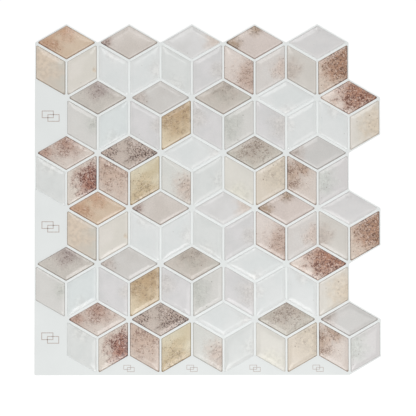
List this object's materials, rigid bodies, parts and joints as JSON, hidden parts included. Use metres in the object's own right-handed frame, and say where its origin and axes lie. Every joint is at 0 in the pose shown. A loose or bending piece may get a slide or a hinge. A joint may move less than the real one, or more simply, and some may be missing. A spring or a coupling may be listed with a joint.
{
  "type": "peel and stick backsplash tile",
  "caption": "Self-adhesive wall tile sheet: domed gel rhombi in a marble tumbling-block cube pattern on a die-cut film that interlocks, with bare overlap flaps.",
  "frame": {"origin": "middle of the sheet's outline, on the underside of the release liner", "axes": "+X to the right of the face, +Y up the wall when the sheet is in use, +Z out of the face"},
  "size_m": [0.3004, 0.3047, 0.0022],
  "materials": {
    "gel_drops": "gloss",
    "film_vinyl": "satin",
    "liner_paper": "matte"
  },
  "bodies": {
    "root": {"release_liner": "liner_paper", "printed_film": "film_vinyl", "cube_row1_col1": "gel_drops", "cube_row1_col2": "gel_drops", "cube_row1_col3": "gel_drops", "cube_row1_col4": "gel_drops", "cube_row1_col5": "gel_drops", "cube_row2_col1": "gel_drops", "cube_row2_col2": "gel_drops", "cube_row2_col3": "gel_drops", "cube_row2_col4": "gel_drops", "cube_row2_col5": "gel_drops", "cube_row3_col1": "gel_drops", "cube_row3_col2": "gel_drops", "cube_row3_col3": "gel_drops", "cube_row3_col4": "gel_drops", "cube_row3_col5": "gel_drops", "cube_row4_col1": "gel_drops", "cube_row4_col2": "gel_drops", "cube_row4_col3": "gel_drops", "cube_row4_col4": "gel_drops", "cube_row4_col5": "gel_drops", "cube_row5_col1": "gel_drops", "cube_row5_col2": "gel_drops", "cube_row5_col3": "gel_drops", "cube_row5_col4": "gel_drops", "cube_row5_col5": "gel_drops", "cube_row6_col1": "gel_drops", "cube_row6_col2": "gel_drops", "cube_row6_col3": "gel_drops", "cube_row6_col4": "gel_drops", "cube_row6_col5": "gel_drops"}
  },
  "joints": []
}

# What to do:
Your answer should be a single number: the count of lines that contain "right".

# Exercise output:
2